* _Working data_:
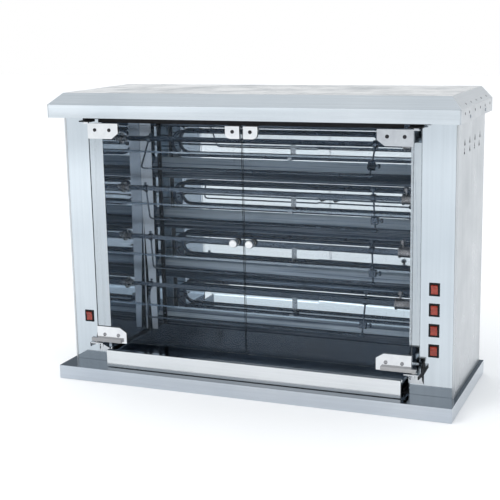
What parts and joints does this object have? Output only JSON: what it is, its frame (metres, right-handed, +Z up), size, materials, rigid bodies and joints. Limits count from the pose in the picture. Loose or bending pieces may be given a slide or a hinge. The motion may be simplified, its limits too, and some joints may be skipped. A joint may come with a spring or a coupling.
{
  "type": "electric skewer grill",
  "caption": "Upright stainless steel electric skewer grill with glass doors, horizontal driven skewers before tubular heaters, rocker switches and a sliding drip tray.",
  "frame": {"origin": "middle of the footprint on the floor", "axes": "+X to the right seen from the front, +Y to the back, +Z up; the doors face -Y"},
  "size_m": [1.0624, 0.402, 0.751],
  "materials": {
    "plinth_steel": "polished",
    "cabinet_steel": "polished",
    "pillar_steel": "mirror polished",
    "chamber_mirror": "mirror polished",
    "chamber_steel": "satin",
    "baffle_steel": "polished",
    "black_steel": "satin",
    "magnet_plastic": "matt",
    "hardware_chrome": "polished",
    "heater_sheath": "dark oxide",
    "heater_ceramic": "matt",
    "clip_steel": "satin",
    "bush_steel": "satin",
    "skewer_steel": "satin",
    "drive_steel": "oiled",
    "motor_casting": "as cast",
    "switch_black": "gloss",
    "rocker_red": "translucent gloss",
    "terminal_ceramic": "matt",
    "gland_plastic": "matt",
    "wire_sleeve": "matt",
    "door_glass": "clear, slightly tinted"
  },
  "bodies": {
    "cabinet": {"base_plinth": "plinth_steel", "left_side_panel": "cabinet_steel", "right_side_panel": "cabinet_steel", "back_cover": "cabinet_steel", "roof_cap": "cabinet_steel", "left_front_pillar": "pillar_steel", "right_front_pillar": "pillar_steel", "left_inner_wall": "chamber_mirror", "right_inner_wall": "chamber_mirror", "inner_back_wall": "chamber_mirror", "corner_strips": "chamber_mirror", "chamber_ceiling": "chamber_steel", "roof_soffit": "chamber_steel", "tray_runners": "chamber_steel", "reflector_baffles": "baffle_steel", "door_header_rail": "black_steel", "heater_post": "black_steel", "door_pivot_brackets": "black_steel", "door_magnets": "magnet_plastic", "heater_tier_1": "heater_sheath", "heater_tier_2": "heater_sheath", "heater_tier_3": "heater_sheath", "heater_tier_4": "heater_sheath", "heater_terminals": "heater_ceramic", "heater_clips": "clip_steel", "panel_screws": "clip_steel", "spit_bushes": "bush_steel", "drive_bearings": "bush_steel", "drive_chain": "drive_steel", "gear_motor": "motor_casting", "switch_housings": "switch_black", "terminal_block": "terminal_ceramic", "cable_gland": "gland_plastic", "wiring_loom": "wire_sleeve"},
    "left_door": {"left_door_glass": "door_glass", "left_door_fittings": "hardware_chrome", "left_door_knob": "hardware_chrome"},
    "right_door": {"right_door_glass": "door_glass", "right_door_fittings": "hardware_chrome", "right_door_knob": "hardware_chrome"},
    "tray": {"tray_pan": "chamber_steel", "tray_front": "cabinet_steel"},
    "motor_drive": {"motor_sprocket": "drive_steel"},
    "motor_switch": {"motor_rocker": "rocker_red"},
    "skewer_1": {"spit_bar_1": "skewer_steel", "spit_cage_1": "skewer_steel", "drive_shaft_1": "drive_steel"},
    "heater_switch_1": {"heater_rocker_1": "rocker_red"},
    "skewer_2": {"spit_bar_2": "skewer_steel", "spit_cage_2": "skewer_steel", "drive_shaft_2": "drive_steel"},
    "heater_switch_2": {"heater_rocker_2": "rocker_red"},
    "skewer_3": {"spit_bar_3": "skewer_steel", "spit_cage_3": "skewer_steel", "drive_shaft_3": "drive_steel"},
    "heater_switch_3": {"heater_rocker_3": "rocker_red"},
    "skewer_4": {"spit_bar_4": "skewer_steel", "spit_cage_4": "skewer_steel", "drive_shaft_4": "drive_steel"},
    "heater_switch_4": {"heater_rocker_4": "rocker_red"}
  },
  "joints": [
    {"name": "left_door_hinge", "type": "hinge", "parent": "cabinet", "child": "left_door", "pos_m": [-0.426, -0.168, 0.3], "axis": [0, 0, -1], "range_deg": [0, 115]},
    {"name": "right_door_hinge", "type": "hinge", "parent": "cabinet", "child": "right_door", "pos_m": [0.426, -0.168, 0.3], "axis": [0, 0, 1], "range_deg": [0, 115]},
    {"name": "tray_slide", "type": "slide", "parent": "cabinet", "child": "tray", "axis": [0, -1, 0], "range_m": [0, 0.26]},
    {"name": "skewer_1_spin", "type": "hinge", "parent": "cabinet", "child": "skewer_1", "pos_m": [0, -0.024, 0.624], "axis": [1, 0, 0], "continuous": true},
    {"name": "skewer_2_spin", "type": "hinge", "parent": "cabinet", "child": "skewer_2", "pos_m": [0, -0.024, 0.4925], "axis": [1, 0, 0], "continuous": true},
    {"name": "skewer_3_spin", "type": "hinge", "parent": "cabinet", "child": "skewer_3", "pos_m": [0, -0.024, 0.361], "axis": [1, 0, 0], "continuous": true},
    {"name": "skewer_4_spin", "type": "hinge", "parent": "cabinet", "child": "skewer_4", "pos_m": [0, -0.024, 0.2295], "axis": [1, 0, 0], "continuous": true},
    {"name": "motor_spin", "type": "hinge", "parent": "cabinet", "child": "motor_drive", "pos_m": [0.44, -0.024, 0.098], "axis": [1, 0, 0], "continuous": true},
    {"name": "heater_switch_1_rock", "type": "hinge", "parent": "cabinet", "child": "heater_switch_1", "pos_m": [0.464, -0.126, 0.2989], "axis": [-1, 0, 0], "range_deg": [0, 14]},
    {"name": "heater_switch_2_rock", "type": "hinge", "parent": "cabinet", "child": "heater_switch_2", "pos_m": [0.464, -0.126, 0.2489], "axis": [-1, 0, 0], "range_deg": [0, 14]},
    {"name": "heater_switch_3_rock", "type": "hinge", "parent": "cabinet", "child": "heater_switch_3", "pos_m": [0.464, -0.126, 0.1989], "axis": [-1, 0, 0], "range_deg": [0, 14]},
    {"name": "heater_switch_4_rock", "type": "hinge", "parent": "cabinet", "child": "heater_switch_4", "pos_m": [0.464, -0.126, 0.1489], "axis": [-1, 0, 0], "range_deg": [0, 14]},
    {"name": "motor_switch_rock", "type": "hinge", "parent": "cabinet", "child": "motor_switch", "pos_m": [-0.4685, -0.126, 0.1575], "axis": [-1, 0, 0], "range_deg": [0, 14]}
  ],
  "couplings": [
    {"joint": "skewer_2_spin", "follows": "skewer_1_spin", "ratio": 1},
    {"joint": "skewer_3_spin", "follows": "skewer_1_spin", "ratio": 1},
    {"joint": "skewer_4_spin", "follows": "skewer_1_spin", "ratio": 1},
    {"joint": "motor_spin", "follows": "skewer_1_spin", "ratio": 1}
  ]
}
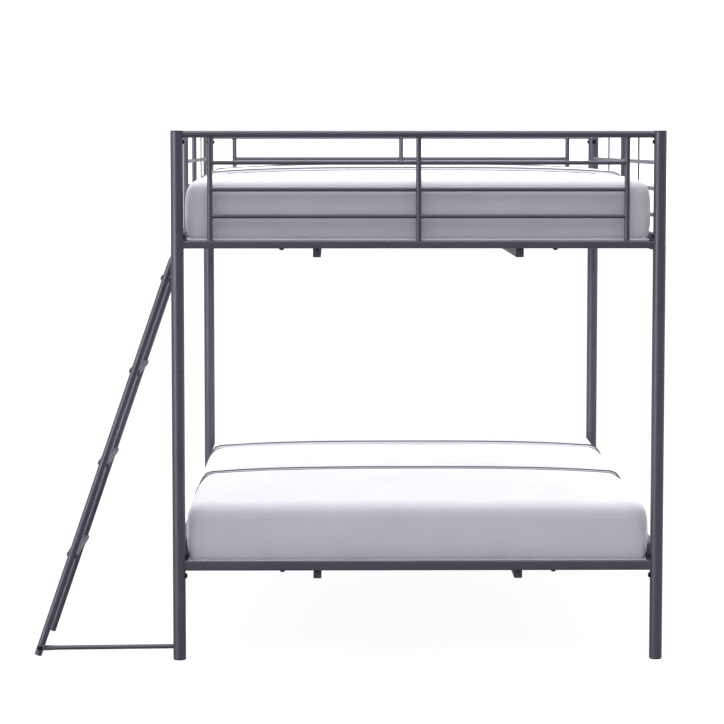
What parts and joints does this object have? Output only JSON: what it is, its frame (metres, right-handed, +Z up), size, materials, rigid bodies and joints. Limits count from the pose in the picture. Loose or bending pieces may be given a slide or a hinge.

* _Directive_: Copy each record from above without leaving any out.

* _The solution_:
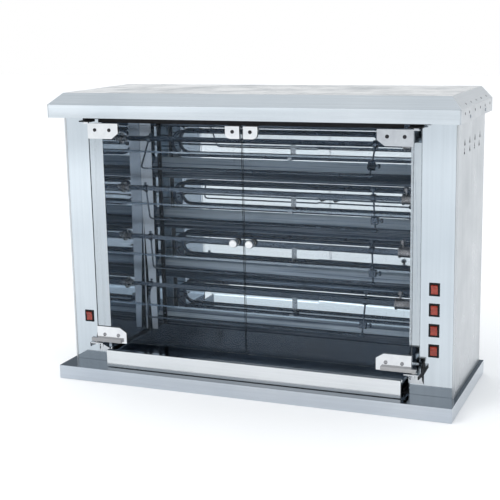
What parts and joints does this object have? Output only JSON: what it is, its frame (metres, right-handed, +Z up), size, materials, rigid bodies and joints. Limits count from the pose in the picture. Loose or bending pieces may be given a slide or a hinge. The motion may be simplified, its limits too, and some joints may be skipped. A joint may come with a spring or a coupling.
{
  "type": "electric skewer grill",
  "caption": "Upright stainless steel electric skewer grill with glass doors, horizontal driven skewers before tubular heaters, rocker switches and a sliding drip tray.",
  "frame": {"origin": "middle of the footprint on the floor", "axes": "+X to the right seen from the front, +Y to the back, +Z up; the doors face -Y"},
  "size_m": [1.0624, 0.402, 0.751],
  "materials": {
    "plinth_steel": "polished",
    "cabinet_steel": "polished",
    "pillar_steel": "mirror polished",
    "chamber_mirror": "mirror polished",
    "chamber_steel": "satin",
    "baffle_steel": "polished",
    "black_steel": "satin",
    "magnet_plastic": "matt",
    "hardware_chrome": "polished",
    "heater_sheath": "dark oxide",
    "heater_ceramic": "matt",
    "clip_steel": "satin",
    "bush_steel": "satin",
    "skewer_steel": "satin",
    "drive_steel": "oiled",
    "motor_casting": "as cast",
    "switch_black": "gloss",
    "rocker_red": "translucent gloss",
    "terminal_ceramic": "matt",
    "gland_plastic": "matt",
    "wire_sleeve": "matt",
    "door_glass": "clear, slightly tinted"
  },
  "bodies": {
    "cabinet": {"base_plinth": "plinth_steel", "left_side_panel": "cabinet_steel", "right_side_panel": "cabinet_steel", "back_cover": "cabinet_steel", "roof_cap": "cabinet_steel", "left_front_pillar": "pillar_steel", "right_front_pillar": "pillar_steel", "left_inner_wall": "chamber_mirror", "right_inner_wall": "chamber_mirror", "inner_back_wall": "chamber_mirror", "corner_strips": "chamber_mirror", "chamber_ceiling": "chamber_steel", "roof_soffit": "chamber_steel", "tray_runners": "chamber_steel", "reflector_baffles": "baffle_steel", "door_header_rail": "black_steel", "heater_post": "black_steel", "door_pivot_brackets": "black_steel", "door_magnets": "magnet_plastic", "heater_tier_1": "heater_sheath", "heater_tier_2": "heater_sheath", "heater_tier_3": "heater_sheath", "heater_tier_4": "heater_sheath", "heater_terminals": "heater_ceramic", "heater_clips": "clip_steel", "panel_screws": "clip_steel", "spit_bushes": "bush_steel", "drive_bearings": "bush_steel", "drive_chain": "drive_steel", "gear_motor": "motor_casting", "switch_housings": "switch_black", "terminal_block": "terminal_ceramic", "cable_gland": "gland_plastic", "wiring_loom": "wire_sleeve"},
    "left_door": {"left_door_glass": "door_glass", "left_door_fittings": "hardware_chrome", "left_door_knob": "hardware_chrome"},
    "right_door": {"right_door_glass": "door_glass", "right_door_fittings": "hardware_chrome", "right_door_knob": "hardware_chrome"},
    "tray": {"tray_pan": "chamber_steel", "tray_front": "cabinet_steel"},
    "motor_drive": {"motor_sprocket": "drive_steel"},
    "motor_switch": {"motor_rocker": "rocker_red"},
    "skewer_1": {"spit_bar_1": "skewer_steel", "spit_cage_1": "skewer_steel", "drive_shaft_1": "drive_steel"},
    "heater_switch_1": {"heater_rocker_1": "rocker_red"},
    "skewer_2": {"spit_bar_2": "skewer_steel", "spit_cage_2": "skewer_steel", "drive_shaft_2": "drive_steel"},
    "heater_switch_2": {"heater_rocker_2": "rocker_red"},
    "skewer_3": {"spit_bar_3": "skewer_steel", "spit_cage_3": "skewer_steel", "drive_shaft_3": "drive_steel"},
    "heater_switch_3": {"heater_rocker_3": "rocker_red"},
    "skewer_4": {"spit_bar_4": "skewer_steel", "spit_cage_4": "skewer_steel", "drive_shaft_4": "drive_steel"},
    "heater_switch_4": {"heater_rocker_4": "rocker_red"}
  },
  "joints": [
    {"name": "left_door_hinge", "type": "hinge", "parent": "cabinet", "child": "left_door", "pos_m": [-0.426, -0.168, 0.3], "axis": [0, 0, -1], "range_deg": [0, 115]},
    {"name": "right_door_hinge", "type": "hinge", "parent": "cabinet", "child": "right_door", "pos_m": [0.426, -0.168, 0.3], "axis": [0, 0, 1], "range_deg": [0, 115]},
    {"name": "tray_slide", "type": "slide", "parent": "cabinet", "child": "tray", "axis": [0, -1, 0], "range_m": [0, 0.26]},
    {"name": "skewer_1_spin", "type": "hinge", "parent": "cabinet", "child": "skewer_1", "pos_m": [0, -0.024, 0.624], "axis": [1, 0, 0], "continuous": true},
    {"name": "skewer_2_spin", "type": "hinge", "parent": "cabinet", "child": "skewer_2", "pos_m": [0, -0.024, 0.4925], "axis": [1, 0, 0], "continuous": true},
    {"name": "skewer_3_spin", "type": "hinge", "parent": "cabinet", "child": "skewer_3", "pos_m": [0, -0.024, 0.361], "axis": [1, 0, 0], "continuous": true},
    {"name": "skewer_4_spin", "type": "hinge", "parent": "cabinet", "child": "skewer_4", "pos_m": [0, -0.024, 0.2295], "axis": [1, 0, 0], "continuous": true},
    {"name": "motor_spin", "type": "hinge", "parent": "cabinet", "child": "motor_drive", "pos_m": [0.44, -0.024, 0.098], "axis": [1, 0, 0], "continuous": true},
    {"name": "heater_switch_1_rock", "type": "hinge", "parent": "cabinet", "child": "heater_switch_1", "pos_m": [0.464, -0.126, 0.2989], "axis": [-1, 0, 0], "range_deg": [0, 14]},
    {"name": "heater_switch_2_rock", "type": "hinge", "parent": "cabinet", "child": "heater_switch_2", "pos_m": [0.464, -0.126, 0.2489], "axis": [-1, 0, 0], "range_deg": [0, 14]},
    {"name": "heater_switch_3_rock", "type": "hinge", "parent": "cabinet", "child": "heater_switch_3", "pos_m": [0.464, -0.126, 0.1989], "axis": [-1, 0, 0], "range_deg": [0, 14]},
    {"name": "heater_switch_4_rock", "type": "hinge", "parent": "cabinet", "child": "heater_switch_4", "pos_m": [0.464, -0.126, 0.1489], "axis": [-1, 0, 0], "range_deg": [0, 14]},
    {"name": "motor_switch_rock", "type": "hinge", "parent": "cabinet", "child": "motor_switch", "pos_m": [-0.4685, -0.126, 0.1575], "axis": [-1, 0, 0], "range_deg": [0, 14]}
  ],
  "couplings": [
    {"joint": "skewer_2_spin", "follows": "skewer_1_spin", "ratio": 1},
    {"joint": "skewer_3_spin", "follows": "skewer_1_spin", "ratio": 1},
    {"joint": "skewer_4_spin", "follows": "skewer_1_spin", "ratio": 1},
    {"joint": "motor_spin", "follows": "skewer_1_spin", "ratio": 1}
  ]
}
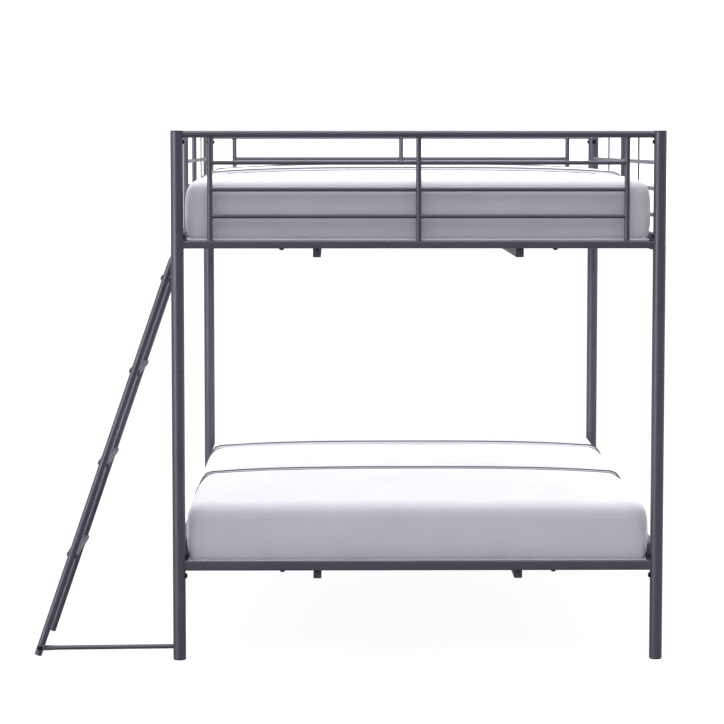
What parts and joints does this object have? Output only JSON: what it is, its frame (metres, right-handed, +Z up), size, materials, rigid bodies and joints. Limits count from the pose in the picture. Loose or bending pieces may be given a slide or a hinge.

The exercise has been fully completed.